Anyone currently on benefits should automatically qualify for the £650 Cost of Living Payment. This includes:
Working Tax Credit
Child Tax Credit
Income-based Jobseekers Allowance (JSA)
Income-related Employment and Support Allowance (ESA)
If you are eligible, you may get the Cost of Living Payment of £650 paid in two instalments of £326 and £325, respectively. If you and a partner claim together, there will be one payment of £326 and one payment of £324 for your joint claim.
You can check if you are eligible for the Cost of Living Payment here.
To get your first payment of £326, applicants must qualify for Universal Credit for the period between 26 April 2021 and 25 May 2022.
The Cost of Living payment will be made separately from your Universal Credit benefit.
You may also qualify for a lump sum of £150 if you are getting any of these benefits:
Disability Living Allowance for adults or children
Constant Attendance Allowance
Personal Independence Payment
Adult and Child Disability Payments (in Scotland)
War Pension Mobility Supplement
Armed Forces Independence Payment
You must have received a payment from one or more of these qualifying benefits for May 2022 to qualify for the lump sum payment of £150.
Note that if you get a disability payment from both the Ministry of Defence (MOD) and the DWP, you will only get the Disability Cost of Living Payment from the DWP.
These payments will be made from September 2022.
You’ll get an additional £300 for your family paid with your regular payment starting in November 2022, if you are eligible for a Winter Fuel Payment for the winter of 2022 to 2023.
All Cost of Living Payments from benefits or tax credits are in addition to this.
Your circumstances will determine the total amount of the Winter Fuel Payment you receive during the winters of 2022–2023. These sums only apply to the winter of 2022–2023.
Initially, the public was given a discount of £200 off their energy costs this year by the former UK Chancellor Rishi Sunak. The program, nevertheless, was roundly criticised for being a "loan-not-loan" that you couldn't opt out of and had to pay back at a rate of £40 per year — even if you didn't receive it.
The Energy Bills Support Scheme will now be available to every home in England, Scotland, and Wales. This won't be deposited into your bank account like the Cost of Living Payments. Instead, the amounts will be credited to your energy provider's account directly.
However, as an added bonus, you won't be required to repay this one.
This grant is not subject to application, and it should show up on your account in the autumn. You will probably get a voucher instead if you are on a pre-payment meter, though the specifics are still up for debate.
Furthermore, tenants are complicated. You won't necessarily benefit if you pay your landlord for energy use.

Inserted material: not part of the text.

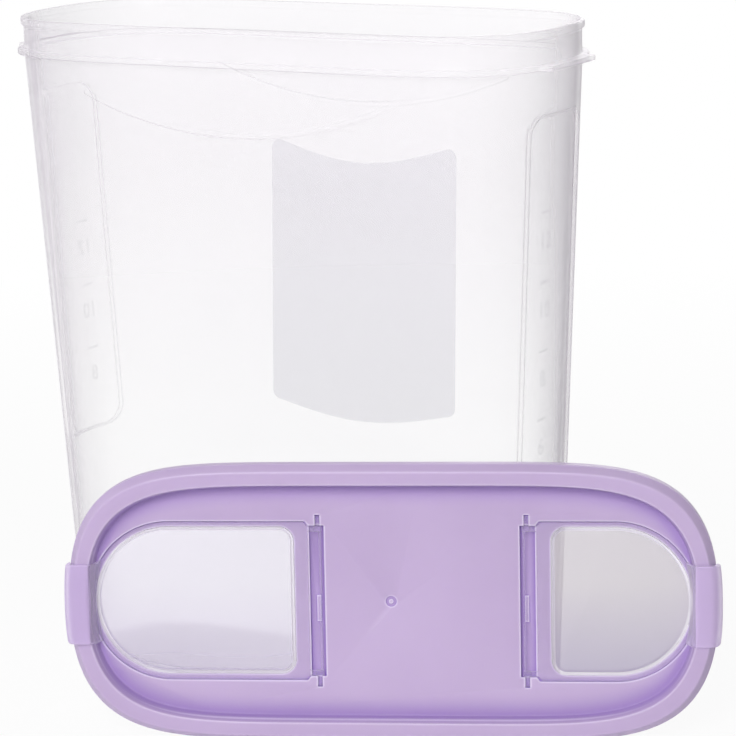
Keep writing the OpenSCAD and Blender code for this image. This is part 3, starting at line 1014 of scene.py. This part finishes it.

Additionally, there are instances where individual energy meters are installed in HMOs. However, it is not yet known how these issues will be resolved.
In order to assist the elderly and those living on fixed incomes dealing with the increased cost of heating their houses during winter, Winter Fuel Payments were implemented.
Typically, in order to qualify, you must have been born on or before September 25, 1956.
According to the government, pensioners may get an additional £300 as a one-time payment starting in the autumn. Depending on eligibility, the winter fuel savings plan normally ranges between £250 and £600.
The payment is paid automatically if you get a state pension. Alternatively, if you believe there is a case for more assistance, you must make a claim.
The record high fuel prices in the UK are being investigated by the Competition and Markets Authority (CMA), and they will be analysing whether or not the correct savings are being passed to motorists at the fuel pumps.
If you are struggling and need urgent financial help, you can consider these resources:
UK government:Help for households
Citizens Advice:Debt and money
You have the option to ask your bank to pay specific invoices before you repay the overdraft you owe them when your Cost of Living Payments arrive. This is referred to as the first right of appropriation.
Your Cost of Living Payment may come later, e.g., if you changed your account where your benefits or Tax Credits are paid into or were awarded a qualifying benefit at a later date. In this case, you will still get the Cost of Living Payment automatically and there is no need to contact the HMRC or DWP.
As an example, you may be entitled to £650- £800 for means-tested payment and £150 for disability payment if you are under the State Pension age, get Universal Credit, and also apply for Personal Independence Payment (PIP).
Similar to the above, a person over the State Pension age who applies for Pension Credit and PIP may be entitled to both the £800 (as stated above) and the additional Pensioner Cost of Living Payment of £300 that will be added to Winter Fuel Payments in November and December.